• _PROBLEM TO WORK ON_
Can you write out the whole listing exactly?

## BEGIN PROVIDED MATERIAL

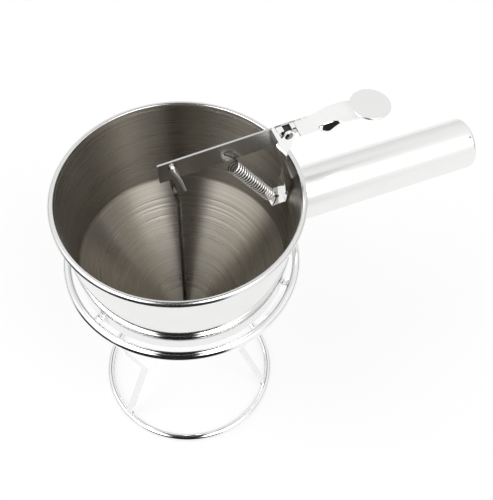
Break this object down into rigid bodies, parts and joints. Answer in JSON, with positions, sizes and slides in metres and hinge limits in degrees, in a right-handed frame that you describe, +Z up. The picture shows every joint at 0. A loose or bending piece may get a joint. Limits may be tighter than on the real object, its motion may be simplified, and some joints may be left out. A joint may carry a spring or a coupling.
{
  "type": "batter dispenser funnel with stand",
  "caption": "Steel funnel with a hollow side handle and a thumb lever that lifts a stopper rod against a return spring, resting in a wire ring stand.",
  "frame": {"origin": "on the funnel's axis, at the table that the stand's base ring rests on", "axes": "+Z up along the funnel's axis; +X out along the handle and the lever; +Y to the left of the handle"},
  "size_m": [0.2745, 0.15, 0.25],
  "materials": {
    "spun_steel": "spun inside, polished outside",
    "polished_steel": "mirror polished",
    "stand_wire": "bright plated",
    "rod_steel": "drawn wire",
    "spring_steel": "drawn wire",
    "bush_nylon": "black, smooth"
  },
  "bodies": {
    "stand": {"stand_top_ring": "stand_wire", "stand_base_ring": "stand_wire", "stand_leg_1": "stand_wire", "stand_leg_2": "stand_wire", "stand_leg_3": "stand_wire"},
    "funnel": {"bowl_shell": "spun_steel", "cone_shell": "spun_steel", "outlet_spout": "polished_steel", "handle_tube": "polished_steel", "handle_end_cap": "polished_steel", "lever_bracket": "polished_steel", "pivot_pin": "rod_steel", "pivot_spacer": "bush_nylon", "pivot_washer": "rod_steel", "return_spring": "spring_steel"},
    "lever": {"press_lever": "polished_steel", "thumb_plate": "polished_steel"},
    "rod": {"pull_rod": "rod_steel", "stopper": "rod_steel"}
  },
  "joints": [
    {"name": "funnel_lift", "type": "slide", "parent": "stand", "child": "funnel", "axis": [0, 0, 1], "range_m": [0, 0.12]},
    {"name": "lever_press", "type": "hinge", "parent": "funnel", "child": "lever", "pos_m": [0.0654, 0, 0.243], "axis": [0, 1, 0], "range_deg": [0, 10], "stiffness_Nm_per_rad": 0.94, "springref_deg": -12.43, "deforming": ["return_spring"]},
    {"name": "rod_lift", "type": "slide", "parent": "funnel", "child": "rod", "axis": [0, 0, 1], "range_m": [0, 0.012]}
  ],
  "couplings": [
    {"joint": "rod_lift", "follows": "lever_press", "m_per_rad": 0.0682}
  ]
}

## END PROVIDED MATERIAL

• _THE SOLUTION_
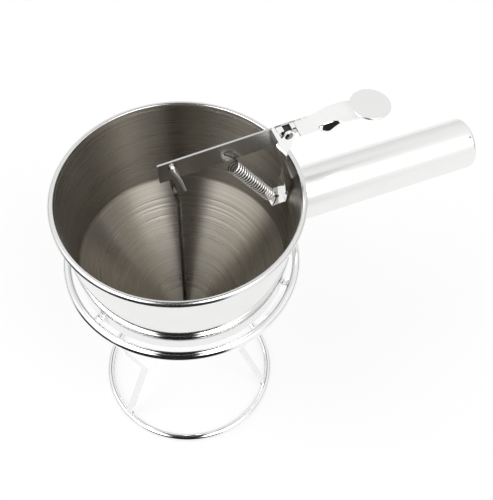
Break this object down into rigid bodies, parts and joints. Answer in JSON, with positions, sizes and slides in metres and hinge limits in degrees, in a right-handed frame that you describe, +Z up. The picture shows every joint at 0. A loose or bending piece may get a joint. Limits may be tighter than on the real object, its motion may be simplified, and some joints may be left out. A joint may carry a spring or a coupling.
{
  "type": "batter dispenser funnel with stand",
  "caption": "Steel funnel with a hollow side handle and a thumb lever that lifts a stopper rod against a return spring, resting in a wire ring stand.",
  "frame": {"origin": "on the funnel's axis, at the table that the stand's base ring rests on", "axes": "+Z up along the funnel's axis; +X out along the handle and the lever; +Y to the left of the handle"},
  "size_m": [0.2745, 0.15, 0.25],
  "materials": {
    "spun_steel": "spun inside, polished outside",
    "polished_steel": "mirror polished",
    "stand_wire": "bright plated",
    "rod_steel": "drawn wire",
    "spring_steel": "drawn wire",
    "bush_nylon": "black, smooth"
  },
  "bodies": {
    "stand": {"stand_top_ring": "stand_wire", "stand_base_ring": "stand_wire", "stand_leg_1": "stand_wire", "stand_leg_2": "stand_wire", "stand_leg_3": "stand_wire"},
    "funnel": {"bowl_shell": "spun_steel", "cone_shell": "spun_steel", "outlet_spout": "polished_steel", "handle_tube": "polished_steel", "handle_end_cap": "polished_steel", "lever_bracket": "polished_steel", "pivot_pin": "rod_steel", "pivot_spacer": "bush_nylon", "pivot_washer": "rod_steel", "return_spring": "spring_steel"},
    "lever": {"press_lever": "polished_steel", "thumb_plate": "polished_steel"},
    "rod": {"pull_rod": "rod_steel", "stopper": "rod_steel"}
  },
  "joints": [
    {"name": "funnel_lift", "type": "slide", "parent": "stand", "child": "funnel", "axis": [0, 0, 1], "range_m": [0, 0.12]},
    {"name": "lever_press", "type": "hinge", "parent": "funnel", "child": "lever", "pos_m": [0.0654, 0, 0.243], "axis": [0, 1, 0], "range_deg": [0, 10], "stiffness_Nm_per_rad": 0.94, "springref_deg": -12.43, "deforming": ["return_spring"]},
    {"name": "rod_lift", "type": "slide", "parent": "funnel", "child": "rod", "axis": [0, 0, 1], "range_m": [0, 0.012]}
  ],
  "couplings": [
    {"joint": "rod_lift", "follows": "lever_press", "m_per_rad": 0.0682}
  ]
}